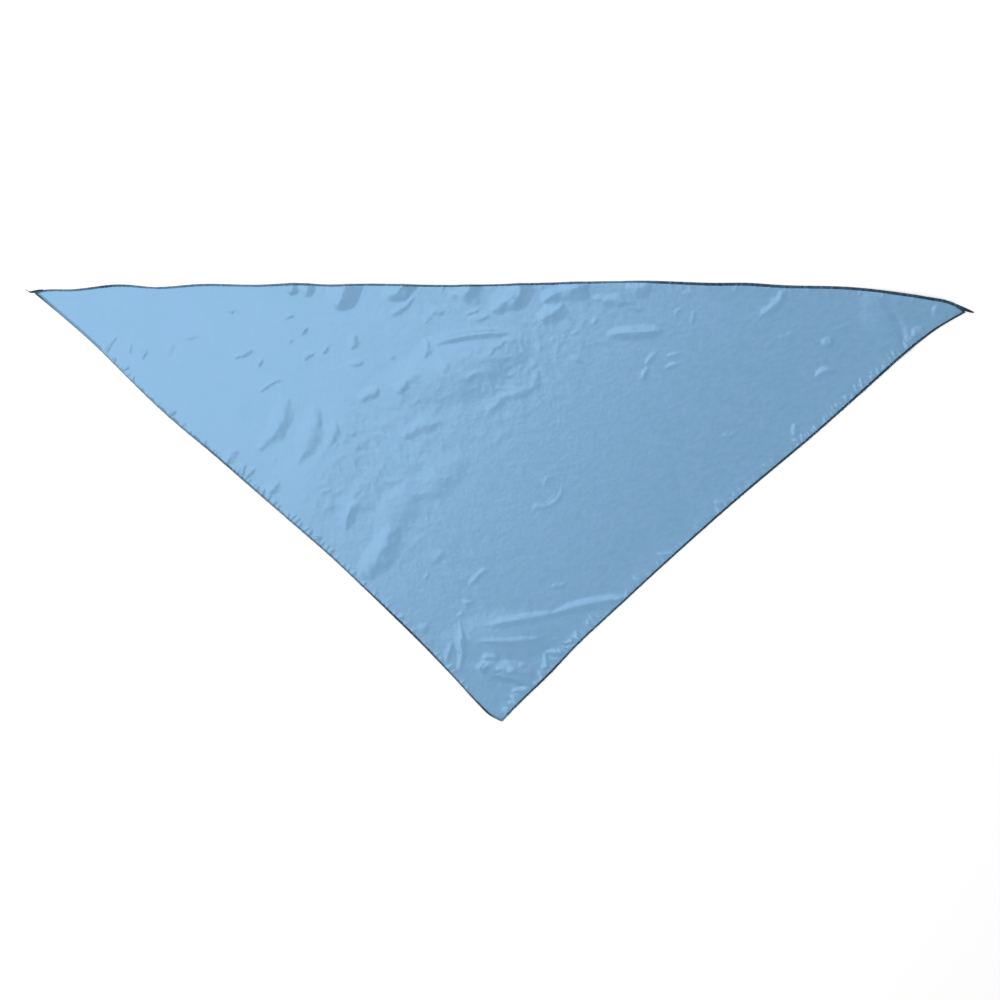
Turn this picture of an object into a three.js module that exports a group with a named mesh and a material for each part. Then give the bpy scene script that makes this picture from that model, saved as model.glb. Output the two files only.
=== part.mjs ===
import * as THREE from "three";

// A triangular satin neckerchief, lying flat with the folds it was packed in.
// Millimetres: +X runs along the long edge, the point lies towards -Y, and +Z is up.
const LONG_EDGE = 1000; // from tip to tip, over the hems
const POINT_DROP = 450; // from the line between the tips to the point
const POINT_ALONG = 511; // from the left tip to the point, measured along the long edge
const CLOTH_THICKNESS = 1.2;
const HEM_WIDTH = 2.4; // the rolled edge, seen from above
const HEM_HEIGHT = 2;
const SEAM_GAP = 0.3; // between the cloth and a hem, and between two hems at a corner
const FOLD_LENGTH = 60; // a common fold's, which the rows of FOLDS take shares of
const FOLD_WIDTH = 24;
const FOLD_HEIGHT = 2;
const SWELL_LENGTH = 130; // a broad, low swell's, which the rows of SWELLS take shares of
const SWELL_WIDTH = 70;
const SWELL_HEIGHT = 2.5;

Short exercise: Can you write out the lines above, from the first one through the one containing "import * as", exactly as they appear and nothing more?

Result for this exercise:
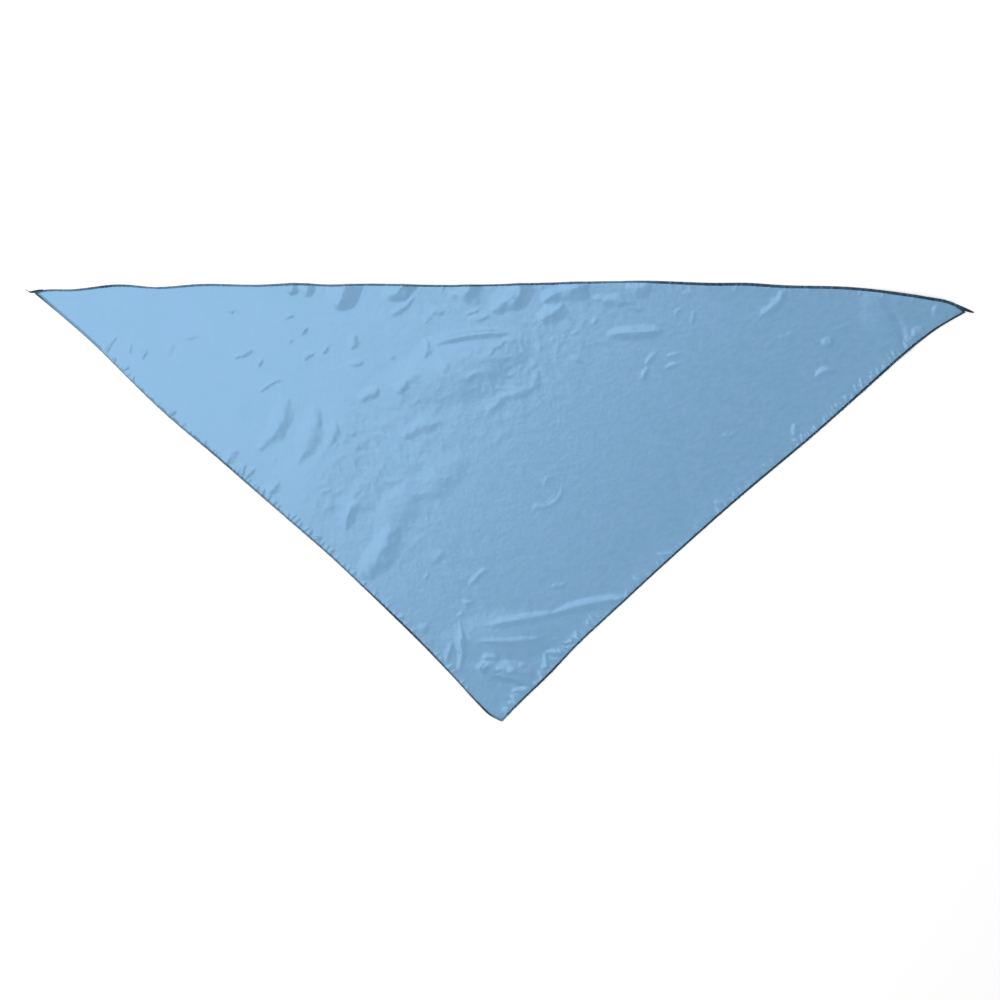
Turn this picture of an object into a three.js module that exports a group with a named mesh and a material for each part. Then give the bpy scene script that makes this picture from that model, saved as model.glb. Output the two files only.
=== part.mjs ===
import * as THREE from "three";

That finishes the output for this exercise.